To take one example, your stance on abortion will in many respects depend on your religious beliefs. The Left, of course, does not want religious beliefs consulted in any way in the public domain, but OBVIOUSLY the views of any given person on any moral question will depend on their metaphysics. I’ve quoted William James on this, to the effect that little matters BUT your metaphysics. As he said, you would do well, in determining whether or not to rent a room to someone, to find out if they have a sincere faith in God, or not.

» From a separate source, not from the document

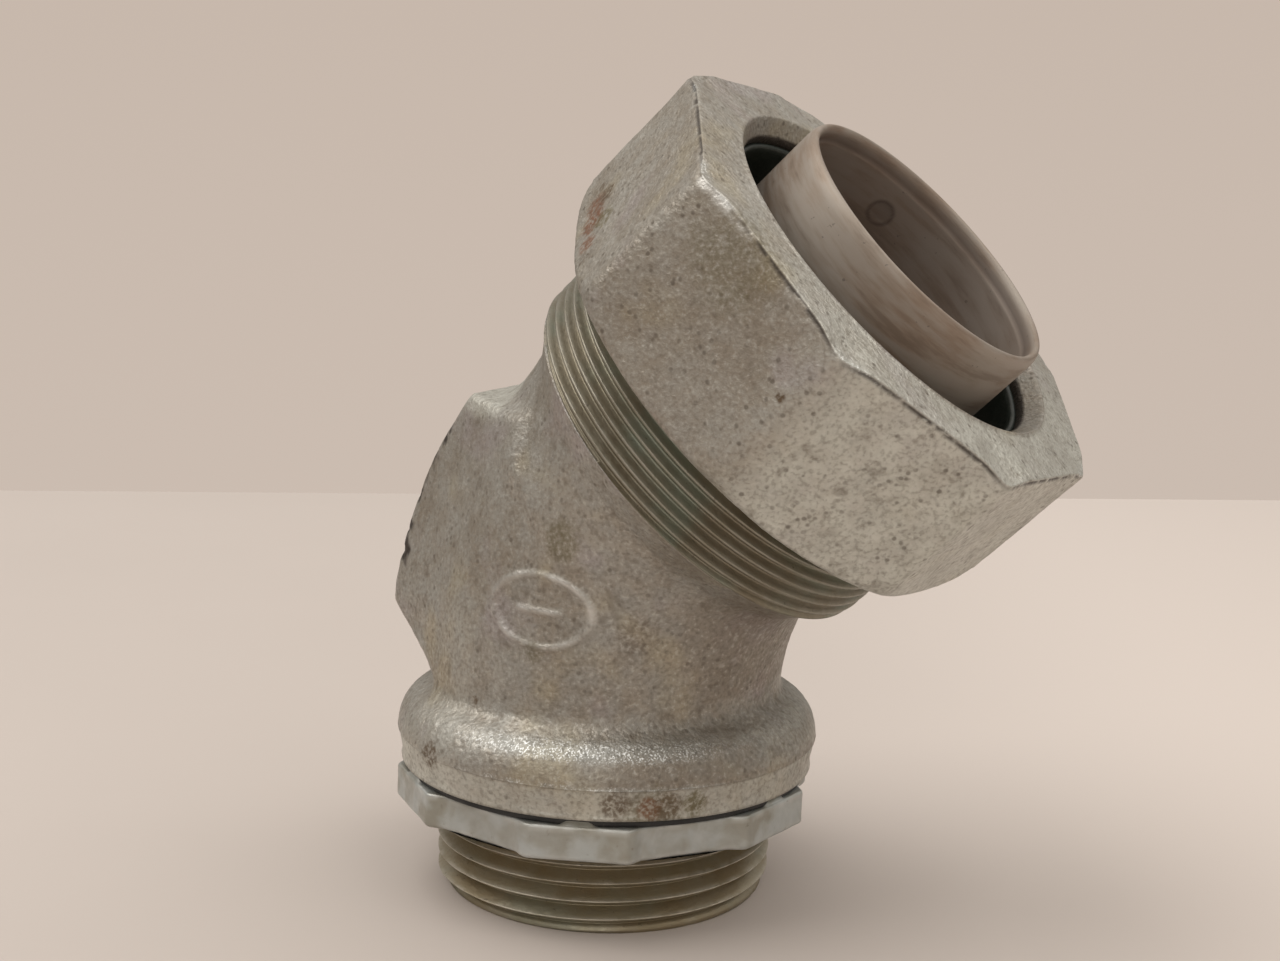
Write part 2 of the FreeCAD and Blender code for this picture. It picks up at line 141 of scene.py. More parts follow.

In many respects our system was CREATED to reconcile differing religious beliefs. It just happens to also be able to incorporate secular ones, but for most of our history, EVERYONE on every side of every issue was at least publicly a religious believer of one stripe or another. No matter what you believed or why, you were granted a voice, and the right to live your life as you chose, within broad limits. If you were a Christian, self evidently your voice would be informed by your Christianity, as you interpreted it.
In grad school I read a number of books on “Modernity”. This is the basic condition I am speculating leads to literal trauma embodied in the nervous systems of countless particular individuals, which in turn affects their political beliefs, which in the present particularly are OBVIOUSLY fear and anger based.
As an hypothesis, this does much to explain Trump Derangement Syndrome. Everyone has always been free to dislike the guy. He’s arrogant, self promoting, and of course his hair and fake tan.
But the sheer VOLUME of emotion is vastly vastly out of proportion to all that. And the Left even now finds itself repeating the lie that his Presidency was bad for the country. It wasn’t. He did great, even if at many moments things were made to seem by the media as if they were about to spin out of control. They never did. We got nearly full employment, better trade deals, renewed respect for our willingness to protect our own interests internationally, energy sufficiency leading to low gas prices, no new wars, and he was nominated for TWO Nobel Peace Prizes. That’s not shabby, and vastly better than anything Obama did. And of course FJB is pushing things in the other direction.
I will withhold comment on all that for the time being.
But what will fix our politics is renewed personal social connections between individuals. Less alienation will lead to less frustration, less anxiety, less anger, and by definition less shame.
My idea of social groups is a good one. I just feel strongly that if I am going to start this thing, I myself need to be in the right place. I work fucking hard every day, but it’s been very, very difficult.
It’s possible, though, that I may turn a corner in the next few months. I am getting more and more moments where I feel connected to my life, relative to the dissociation and depersonalization (which in my understanding are really what Sartre was describing in Nausea) that have been the invisible water in which I have been swimming so many years.
If you are so inclined, pray for me. Who knows? It may help.
But this is always the end point of my logic. No candidate can fix any of this. There is no political solution to problems which begin in homes, which is, ultimately, in human hearts.
The Wolverine is a great metaphor for me. I love my children, and I can and do show affection in small ways here and there to my few friends. Loyalty is a big value for me. But I am distant much of the time, and irritable more than I would like. I am grouchy. Prickly.
But all this, all this writing, all this thinking: it is my way of showing I care.